Perhaps the most stunning event in the novel is the Stalinist show trial of Aaron Burr for treason against the State, a complete fabrication by President Jefferson and his cronies in 1807. After Jefferson had dropped Burr as his running mate for a second term and Burr lost the New York gubernatorial election, Burr left for the west in 1805. While his ambitions remain unclear, his accusers believed that he wanted to steal parts of the Louisiana Territory along with Spanish lands to form an independent nation. Burr’s so-called co-conspirators were British diplomats, Spanish ministers, and even Mexican revolutionaries.

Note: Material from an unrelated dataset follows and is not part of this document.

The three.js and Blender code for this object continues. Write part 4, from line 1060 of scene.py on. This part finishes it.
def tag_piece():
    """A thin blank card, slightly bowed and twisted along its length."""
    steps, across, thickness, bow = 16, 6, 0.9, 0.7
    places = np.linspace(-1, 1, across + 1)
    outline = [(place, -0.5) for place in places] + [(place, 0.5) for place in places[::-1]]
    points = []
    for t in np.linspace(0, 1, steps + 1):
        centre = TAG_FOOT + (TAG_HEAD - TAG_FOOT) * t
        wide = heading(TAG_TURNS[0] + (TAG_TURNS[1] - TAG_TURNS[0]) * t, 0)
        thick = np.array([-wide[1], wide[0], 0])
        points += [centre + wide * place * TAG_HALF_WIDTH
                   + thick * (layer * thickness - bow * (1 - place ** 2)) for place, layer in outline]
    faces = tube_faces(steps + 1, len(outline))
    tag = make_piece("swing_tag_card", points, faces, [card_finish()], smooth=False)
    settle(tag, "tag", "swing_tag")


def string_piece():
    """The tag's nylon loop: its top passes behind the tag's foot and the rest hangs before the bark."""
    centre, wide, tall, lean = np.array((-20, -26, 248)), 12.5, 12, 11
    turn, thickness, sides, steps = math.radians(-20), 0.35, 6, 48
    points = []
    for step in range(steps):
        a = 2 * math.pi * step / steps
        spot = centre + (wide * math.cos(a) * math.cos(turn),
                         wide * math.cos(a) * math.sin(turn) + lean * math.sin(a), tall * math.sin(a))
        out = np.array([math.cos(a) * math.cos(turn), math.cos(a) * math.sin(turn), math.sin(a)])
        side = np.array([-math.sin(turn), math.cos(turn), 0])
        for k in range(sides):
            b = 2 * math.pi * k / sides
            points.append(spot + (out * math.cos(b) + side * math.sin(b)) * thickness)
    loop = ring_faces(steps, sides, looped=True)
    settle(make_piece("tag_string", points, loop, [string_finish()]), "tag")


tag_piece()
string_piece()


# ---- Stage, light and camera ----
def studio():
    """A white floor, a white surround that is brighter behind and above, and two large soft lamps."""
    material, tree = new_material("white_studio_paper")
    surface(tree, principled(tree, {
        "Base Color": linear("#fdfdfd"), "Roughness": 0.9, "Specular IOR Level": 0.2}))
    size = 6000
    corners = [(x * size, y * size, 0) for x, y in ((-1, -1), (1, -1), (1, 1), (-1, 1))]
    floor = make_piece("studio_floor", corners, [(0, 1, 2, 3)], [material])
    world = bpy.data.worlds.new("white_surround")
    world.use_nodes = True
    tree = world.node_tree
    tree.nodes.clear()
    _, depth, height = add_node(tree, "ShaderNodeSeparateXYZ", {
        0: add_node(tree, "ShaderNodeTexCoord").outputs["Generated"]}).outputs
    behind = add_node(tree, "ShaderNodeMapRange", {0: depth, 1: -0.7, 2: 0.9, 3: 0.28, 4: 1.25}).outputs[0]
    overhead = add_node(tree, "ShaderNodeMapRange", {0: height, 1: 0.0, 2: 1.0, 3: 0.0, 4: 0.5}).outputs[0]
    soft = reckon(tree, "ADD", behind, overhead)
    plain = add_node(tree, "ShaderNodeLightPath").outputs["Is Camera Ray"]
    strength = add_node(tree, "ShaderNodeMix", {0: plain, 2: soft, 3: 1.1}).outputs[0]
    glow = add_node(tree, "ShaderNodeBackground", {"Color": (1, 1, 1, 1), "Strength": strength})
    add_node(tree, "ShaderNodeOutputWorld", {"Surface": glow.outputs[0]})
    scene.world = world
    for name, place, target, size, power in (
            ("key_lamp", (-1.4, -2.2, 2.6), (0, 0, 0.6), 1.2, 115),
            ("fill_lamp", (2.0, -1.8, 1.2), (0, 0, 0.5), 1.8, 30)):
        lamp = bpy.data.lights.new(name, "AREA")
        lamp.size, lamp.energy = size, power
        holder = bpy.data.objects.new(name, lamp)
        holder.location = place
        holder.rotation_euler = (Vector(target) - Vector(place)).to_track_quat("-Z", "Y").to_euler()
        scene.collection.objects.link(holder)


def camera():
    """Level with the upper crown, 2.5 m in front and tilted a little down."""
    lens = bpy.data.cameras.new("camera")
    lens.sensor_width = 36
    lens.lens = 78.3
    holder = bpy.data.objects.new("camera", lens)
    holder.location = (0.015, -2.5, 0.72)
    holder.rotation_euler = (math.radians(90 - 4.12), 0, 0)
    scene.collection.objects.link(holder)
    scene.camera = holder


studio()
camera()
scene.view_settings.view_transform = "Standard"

Burr’s real aim had been to mount an attack on Mexico in concert with US Army troops under the command of James Wilkinson stationed in Louisiana. Wilkinson later turned out to be a spy for the Spanish and put in motion a plan to discredit Burr. At the request of Jefferson, Wilkinson produced a letter written by Burr suggesting that he was busy putting together an army to take the Western States out of the Confederation and had plans to attack Washington DC. Jefferson immediately arrested his former vice-president for treason and fed false reports about his plans to the newspapers. At Burr’s trial which dragged on for months in Richmond, Virginia, Supreme Court Chief Justice John Marshall couldn’t find any evidence to prove the case against Burr and was obliged to acquit him for lack of evidence. He argued that Burr had not conspired to break up the Union and had never taken any action against the US government. Despite being acquitted, the trial completely destroyed Burr’s political career and public image.

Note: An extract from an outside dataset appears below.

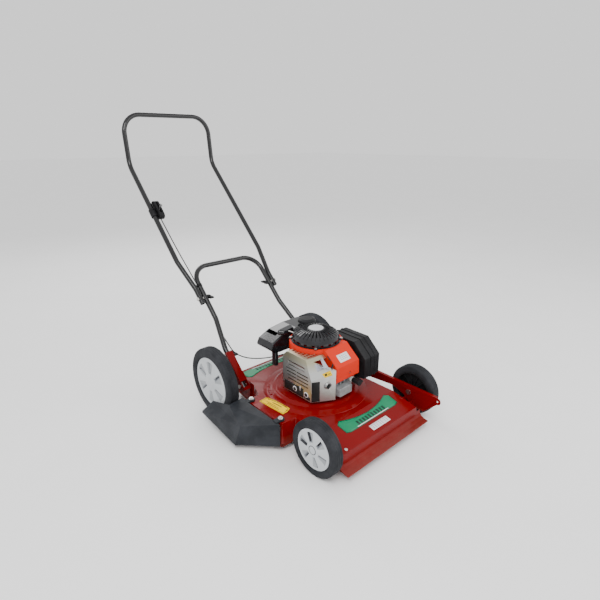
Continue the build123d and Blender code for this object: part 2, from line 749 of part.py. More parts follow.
with BuildPart() as starter_pulley:
    with BuildSketch(Plane.XZ):
        with BuildLine():
            Polyline((7, 328), (40, 328), (40, 330.5), (PULLEY_R, 333), (PULLEY_R, 339), (40, 341.5),
                     (40, 344), (7, 344), close=True)
        make_face()
    revolve(axis=Axis.Z)
    with BuildSketch(Plane.XY.offset(324)):
        Circle(14)
        Circle(7, mode=Mode.SUBTRACT)
    extrude(amount=6)
keep(starter_pulley.part, "starter_pulley")

with BuildPart() as starter_rope:
    with BuildSketch(Plane(origin=rope_point(3), z_dir=ROPE_DIR)):
        Circle(2)
    extrude(amount=ROPE_REACH - 3)
keep(starter_rope.part, "starter_rope")

with BuildPart() as starter_grip:
    grip_plane = Plane(origin=rope_point(ROPE_REACH), x_dir=(0, 0, 1), z_dir=ROPE_DIR)
    with BuildSketch(grip_plane):
        SlotOverall(60, 16, rotation=90)
    with BuildSketch(grip_plane.offset(18)):
        SlotOverall(86, 22, rotation=90)
    loft()
    with BuildSketch(grip_plane.offset(18)):
        SlotOverall(86, 22, rotation=90)
    extrude(amount=6)
    fillet(starter_grip.edges().group_by(SortBy.LENGTH)[-1], radius=2)
keep(starter_grip.part, "starter_grip")

# fuel tank behind the fan housing, with its filler on the left
FILLER_X, FILLER_Y = 72.0, 128.0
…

When one looks back at the early days of the American State, we are appalled by the level of corruption, the electoral fraud, the muckraking, and the greed. A country that invents a posystem as obscure and open to abuse as the Electoral College is bound to be subjected to all kinds of potential fraud and influence peddling. Remember the stolen presidential election of 1876 when Rutherford B. Hayes and the Republicans bought the necessary electoral college votes to steal the election from the democrat Samuel J. Tilden after he won the popular vote. In his sequel to “Burr” entitled “1876”, Vidal describes in detail how the Republicans bought the election with money from the railroad lobby who had gotten immensely rich under President Grant’s administration. Today, we only have to look at the mayhem President Trump caused during the January 6 insurrection and his attempt to seize power by manipulating the electoral college vote to realize how precarious democracy is in America.
Vidal’s novels are essential reading for anyone trying to come to terms with the threat to democracy posed by Donald J. Trump and the blatant partisanship in American politics today.